## Source excerpt
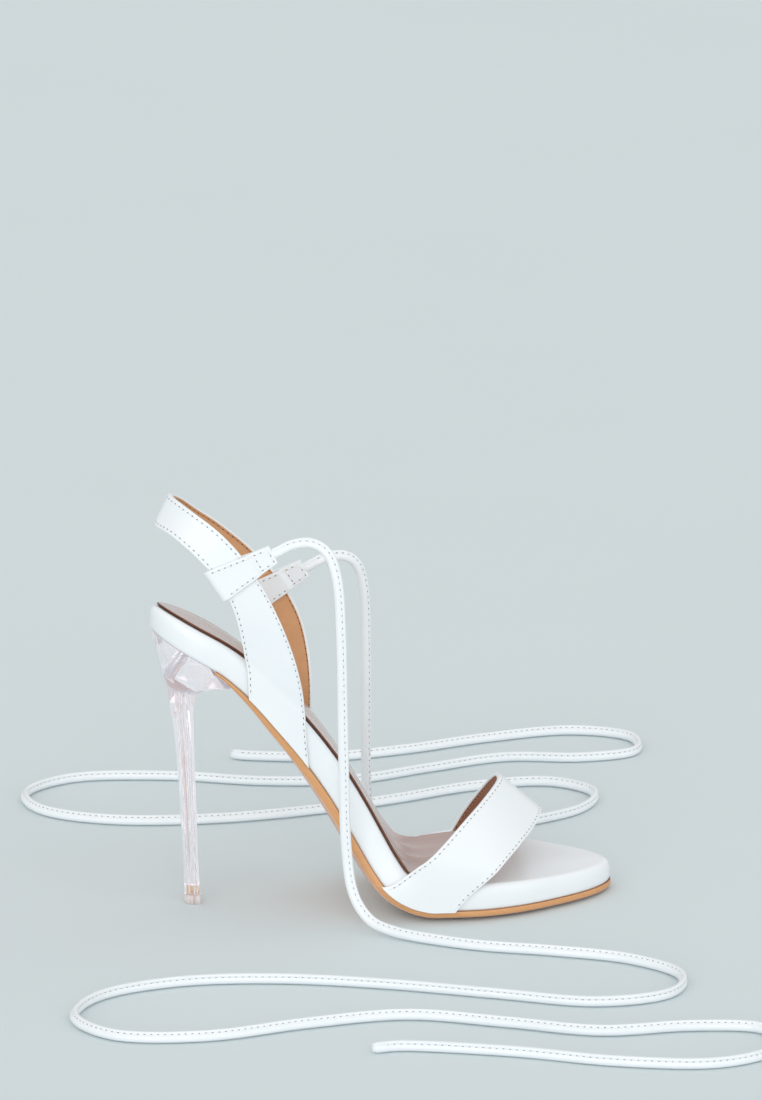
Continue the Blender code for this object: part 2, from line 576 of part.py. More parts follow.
def make_keeper(name, station, tilt, finish, collection):
    """A strip folded round the sling, whose two ends meet in a tab that holds the lace."""
    place = KeeperPlace(station, tilt)
    apart = STRAP_WALL / 2 + KEEPER_CLEARANCE + KEEPER_WALL / 2
    shut = (KEEPER_SLIT + KEEPER_WALL) / 2
    tab_end = place.high + KEEPER_TAB
    ramp = np.array([(0.0, 1.0), (0.25, 0.85), (0.5, 0.5), (0.75, 0.15), (1.0, 0.0)])
    outer = [(tab_end, shut), (tab_end - 0.4 * KEEPER_TAB, shut)]
    for share, open_share in ramp[::-1]:
        ahead = place.high + KEEPER_CLEARANCE + share * KEEPER_CLOSING
        outer.append((ahead, shut + open_share * (apart - shut)))
    outer += [(place.low + share * (place.high - place.low), apart) for share in (0.8, 0.6, 0.4, 0.2)]
    turn = np.radians(np.linspace(90, 270, 7))
    fold = [(place.low + apart * math.cos(angle), apart * math.sin(angle)) for angle in turn]
    inner = [(ahead, -offset) for ahead, offset in reversed(outer)]
    path = np.array(outer + fold + inner)
    widths = np.interp(path[:, 0], (place.low, tab_end), (KEEPER_WIDTH, KEEPER_TAB_WIDTH))
    grid = []
    for spread in np.linspace(-0.5, 0.5, 4):
        along = spread * widths
        grid.append(place.point(place.leaned(path[:, 0], along, tab_end), along, path[:, 1]))
    mesh = strap_mesh(name, np.stack(grid, axis=0))
    return add_wall(add_piece(name, mesh, finish, collection), KEEPER_WALL, offset=0.0)


def heel_half(run):
    return bed_value("half", run) * BALL_WIDTH - HEEL_INSET


def heel_grids():
    """The heel's top under the seat, and its rings from there down to the tip."""
    lip_run = np.interp(HEEL_CUP_LENGTH - HEEL_OVERHANG, bed_x, bed_run)
    step_runs = (OUTSOLE_START - 2 * SOLE_STEP, OUTSOLE_START - SOLE_STEP)
    back_runs = HEEL_INSET + (1 - np.cos(np.linspace(0, math.pi / 2, HEEL_STEPS))) * (step_runs[0] - HEEL_INSET)
    runs = np.array([*back_runs, step_runs[1], (step_runs[1] + lip_run) / 2, lip_run])
    shares = (runs - HEEL_INSET) / (lip_run - HEEL_INSET)
    spreads = np.linspace(-1, 1, HEEL_ACROSS + 1)
    halves = heel_half(runs) * rounding(runs - HEEL_INSET, HEEL_ROUND - HEEL_INSET, 2)
    under_sole = np.clip((runs - OUTSOLE_START) / SOLE_STEP + 2, 0, 1)
    centre = bed_value("centre", runs) * BALL_WIDTH
    top = []
    for spread in spreads:
        across = halves * spread / np.maximum(full_half(runs), MEETING)
        depth = GAP + under_sole * outsole_depth(runs, across)
        top.append(bed_point(runs, across, centre + halves * spread, -depth))
    top = np.stack(top, axis=1)

    def ring(side_points, front_points):
        outer, inner = side_points
        return np.concatenate([outer, front_points[1:-1], inner[::-1][:-1]])

    rings = [ring((top[:, 0], top[:, -1]), top[-1])]
    seat_height = bed_z[0]
    stem = (-STEM_DEPTH / 2 / HEEL_CUP_LENGTH, (TIP_HEIGHT + GAP) / seat_height)
    last = (*stem, -stem[0], stem[1], 0.0, STEM_ROUND, 0.0)
    for back, back_up, front, front_up, width, round_share, hollow in (*HEEL_SECTIONS, last):
        low = np.array([back * HEEL_CUP_LENGTH, 0, back_up * seat_height])
        high = np.array([front * HEEL_CUP_LENGTH, 0, front_up * seat_height])
        half = STEM_WIDTH / 2 + width * (heel_half(runs) - STEM_WIDTH / 2)
        half = half * rounding(shares, round_share, 2)
        sides = [low + shares[:, None] * (high - low) + np.outer(half, (0, way, 0)) for way in (-1, 1)]
        inset = 1 - hollow * (1 - spreads ** 2)
        face = low + inset[:, None] * (high - low) + np.outer(half[-1] * spreads, (0, 1, 0))
        rings.append(ring(sides, face))
    return top, np.array(rings)


def cut(thing, cutter):
    hole = thing.modifiers.new("Bore", "BOOLEAN")
    hole.object = cutter
    hole.solver = "EXACT"


def add_cylinder(name, radius, low, high, collection, finish=None, sides=16):
    """A cylinder between two points."""
    low, high = np.array(low), np.array(high)
    form = bmesh.new()
    bmesh.ops.create_cone(form, cap_ends=True, segments=sides, radius1=radius, radius2=radius,
                          depth=float(np.linalg.norm(high - low)))
    turn = Vector(high - low).to_track_quat("Z", "Y").to_matrix().to_4x4()
    bmesh.ops.transform(form, verts=form.verts, matrix=Matrix.Translation(Vector((low + high) / 2)) @ turn)
    mesh = bpy.data.meshes.new(name)
    form.to_mesh(mesh)
    form.free()
    mesh.shade_smooth()
    mesh.set_sharp_from_angle(angle=math.radians(SHARP_ANGLE))
    thing = bpy.data.objects.new(name, mesh)
    collection.objects.link(thing)
    if finish:
        mesh.materials.append(finish)
    else:
        thing.hide_render = True
        thing.display_type = "WIRE"
    return thing


def seat_point(depth):
    """A point square below the footbed's underside, on the line of the heel screw."""
    slope = np.interp(SCREW_PLACE, bed_run, bed_slope)
    depth = depth - side_lift(SCREW_PLACE, 0)
    x = np.interp(SCREW_PLACE, bed_run, bed_x) + math.sin(slope) * depth
    z = np.interp(SCREW_PLACE, bed_run, bed_z) - math.cos(slope) * depth
    return (x, 0, z)


def make_heel(finish, steel, collection, cutters):
    """The clear heel: a cup under the seat that runs down into a thin stem, bored for its screw and tip pin."""
    top, rings = heel_grids()
    form = bmesh.new()
    add_grid(form, top)
    add_grid(form, rings, closed_round=True, cap_last=True)
    heel = add_piece("heel", finished_mesh("heel", form), finish, collection)
    foot = TIP_HEIGHT + GAP
    cut(heel, add_cylinder("pin_bore", PIN_RADIUS + GAP, (0, 0, foot - TIP_HEIGHT / 2),
                           (0, 0, foot + PIN_HEIGHT + GAP), cutters))
    add_cylinder("tip_pin", PIN_RADIUS, (0, 0, foot), (0, 0, foot + PIN_HEIGHT), collection, steel)
    cut(heel, add_cylinder("screw_bore", SCREW_RADIUS + GAP, seat_point(-TIP_HEIGHT / 2),
                           seat_point(GAP + SCREW_LENGTH + GAP), cutters))
    add_cylinder("heel_screw", SCREW_RADIUS, seat_point(GAP), seat_point(GAP + SCREW_LENGTH), collection, steel)
    return heel


def make_tip(finish, collection):
    """The top lift under the stem, on which the heel stands."""
    rings = heel_grids()[1]
    base = rings[-1]
    levels = ((0.0, TIP_EDGE), (TIP_EDGE, 0.0), (TIP_HEIGHT, 0.0))
    spread = np.abs(base).max(axis=0)[:2]
    grid = [np.column_stack([base[:, :2] * (1 - inset / spread), np.full(len(base), z)]) for z, inset in levels]
    form = bmesh.new()
    add_grid(form, np.array(grid), closed_round=True, cap_first=True, cap_last=True)
    return add_piece("heel_tip", finished_mesh("heel_tip", form), finish, collection)


def make_lace(name, route, finish, collection):
    """A limp folded cord, from its keeper's tab to where it lies on the floor."""
    line = evenly(curve_through(route), LACE_POINTS)
    curve = bpy.data.curves.new(name, "CURVE")
    curve.dimensions = "3D"
    curve.bevel_depth = LACE_DIAMETER / 2
    curve.bevel_resolution = 2
    curve.use_fill_caps = True
    spline = curve.splines.new("POLY")
    spline.points.add(len(line) - 1)
    for spot, place in zip(spline.points, line):
        spot.co = (*place, 1)
    thing = bpy.data.objects.new(name, curve)
    collection.objects.link(thing)
    curve.materials.append(finish)
    return thing


clear_scene()
parts = new_collection("lace_up_heeled_sandal")
cutters = new_collection("cutters")
white = material("white_leather", (0.84, 0.86, 0.88), 0.35)
lining = material("lining_leather", (0.46, 0.35, 0.30), 0.3)
tan = material("tan_sole", (0.66, 0.35, 0.16), 0.45)
clear = material("clear_plastic", (0.95, 0.90, 0.92), 0.06, transmission=1.0)
steel = material("fastener_metal", (0.72, 0.62, 0.45), 0.3, metallic=1.0)
make_footbed(white, parts)
make_outsole(tan, parts)
make_sock(lining, parts)
make_toe_strap(white, parts)
make_ankle_strap(white, parts)
make_keeper("keeper_outer", KEEPER_OUTER_STATION, KEEPER_OUTER_TILT, white, parts)
make_keeper("keeper_inner", KEEPER_INNER_STATION, KEEPER_INNER_TILT, white, parts)
make_heel(clear, steel, parts, cutters)
make_tip(clear, parts)
make_lace("lace_outer", LACE_OUTER_ROUTE, white, parts)
make_lace("lace_inner", LACE_INNER_ROUTE, white, parts)
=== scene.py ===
"""White lace up sandal for the right foot on a clear stiletto heel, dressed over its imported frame."""
import math

import bmesh
import bpy
import numpy as np
from mathutils import Matrix, Vector
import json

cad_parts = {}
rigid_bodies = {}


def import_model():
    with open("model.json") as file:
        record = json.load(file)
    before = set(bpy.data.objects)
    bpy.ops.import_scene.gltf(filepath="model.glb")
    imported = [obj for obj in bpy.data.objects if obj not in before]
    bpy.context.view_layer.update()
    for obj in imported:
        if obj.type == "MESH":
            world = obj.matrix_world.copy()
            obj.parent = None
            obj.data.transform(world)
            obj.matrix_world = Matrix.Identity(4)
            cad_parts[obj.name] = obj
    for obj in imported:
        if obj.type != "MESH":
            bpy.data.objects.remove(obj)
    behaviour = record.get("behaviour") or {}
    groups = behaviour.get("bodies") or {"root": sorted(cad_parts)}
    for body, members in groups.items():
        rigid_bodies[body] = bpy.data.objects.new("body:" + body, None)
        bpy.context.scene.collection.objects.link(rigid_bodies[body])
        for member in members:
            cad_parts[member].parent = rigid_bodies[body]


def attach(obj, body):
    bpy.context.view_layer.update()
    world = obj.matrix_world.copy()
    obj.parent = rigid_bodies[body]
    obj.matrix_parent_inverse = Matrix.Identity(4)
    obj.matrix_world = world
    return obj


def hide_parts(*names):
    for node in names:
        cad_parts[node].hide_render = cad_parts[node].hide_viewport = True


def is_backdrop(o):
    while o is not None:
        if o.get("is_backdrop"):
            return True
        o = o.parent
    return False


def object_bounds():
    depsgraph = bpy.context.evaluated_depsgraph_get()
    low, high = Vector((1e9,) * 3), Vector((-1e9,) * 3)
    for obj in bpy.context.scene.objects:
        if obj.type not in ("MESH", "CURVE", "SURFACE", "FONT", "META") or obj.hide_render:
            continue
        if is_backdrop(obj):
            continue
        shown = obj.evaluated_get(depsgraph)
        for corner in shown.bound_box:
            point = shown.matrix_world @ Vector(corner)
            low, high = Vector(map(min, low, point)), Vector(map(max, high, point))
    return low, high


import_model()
cad_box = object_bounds()
for thing in bpy.context.selected_objects:
    thing.select_set(False)


def placed(name, data):
    """A new object in the scene with this data."""
    thing = bpy.data.objects.new(name, data)
    bpy.context.scene.collection.objects.link(thing)
    return thing


# Camera. It looks at the outer side of the shoe from a little behind square and 15 degrees up,
# through a long lens, as the photograph does.
camera_data = bpy.data.cameras.new("camera")
camera_data.sensor_width = 36
camera_data.lens = 201.40
camera_data.clip_end = 60
camera = placed("camera", camera_data)
CAMERA_PLACE = (-0.179074, -2.467714, 0.816582)
CAMERA_AXES = (
    (0.994522, -0.104528, 0), (0.027054, 0.257401, 0.965926), (-0.100966, -0.960634, 0.258819),
)
camera.matrix_world = Matrix.Translation(CAMERA_PLACE) @ Matrix(CAMERA_AXES).transposed().to_4x4()
bpy.context.scene.camera = camera


# Ankle ties. Each is a strip of coated leather folded round a cord and stitched shut along a narrow flange,
# 4.5 mm wide over all. One starts in each keeper's tab, and both lie on the floor in loose bends.
LACE_LIE = 0.0026          # height of its middle where it lies on the floor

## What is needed
In the listing above, locate the line containing "clear_scene()" and the line containing "cad_parts[obj.name] = obj". Extract those two lines and every line between them, exactly as written, and only those.

## Final result
clear_scene()
parts = new_collection("lace_up_heeled_sandal")
cutters = new_collection("cutters")
white = material("white_leather", (0.84, 0.86, 0.88), 0.35)
lining = material("lining_leather", (0.46, 0.35, 0.30), 0.3)
tan = material("tan_sole", (0.66, 0.35, 0.16), 0.45)
clear = material("clear_plastic", (0.95, 0.90, 0.92), 0.06, transmission=1.0)
steel = material("fastener_metal", (0.72, 0.62, 0.45), 0.3, metallic=1.0)
make_footbed(white, parts)
make_outsole(tan, parts)
make_sock(lining, parts)
make_toe_strap(white, parts)
make_ankle_strap(white, parts)
make_keeper("keeper_outer", KEEPER_OUTER_STATION, KEEPER_OUTER_TILT, white, parts)
make_keeper("keeper_inner", KEEPER_INNER_STATION, KEEPER_INNER_TILT, white, parts)
make_heel(clear, steel, parts, cutters)
make_tip(clear, parts)
make_lace("lace_outer", LACE_OUTER_ROUTE, white, parts)
make_lace("lace_inner", LACE_INNER_ROUTE, white, parts)
=== scene.py ===
"""White lace up sandal for the right foot on a clear stiletto heel, dressed over its imported frame."""
import math

import bmesh
import bpy
import numpy as np
from mathutils import Matrix, Vector
import json

cad_parts = {}
rigid_bodies = {}


def import_model():
    with open("model.json") as file:
        record = json.load(file)
    before = set(bpy.data.objects)
    bpy.ops.import_scene.gltf(filepath="model.glb")
    imported = [obj for obj in bpy.data.objects if obj not in before]
    bpy.context.view_layer.update()
    for obj in imported:
        if obj.type == "MESH":
            world = obj.matrix_world.copy()
            obj.parent = None
            obj.data.transform(world)
            obj.matrix_world = Matrix.Identity(4)
            cad_parts[obj.name] = obj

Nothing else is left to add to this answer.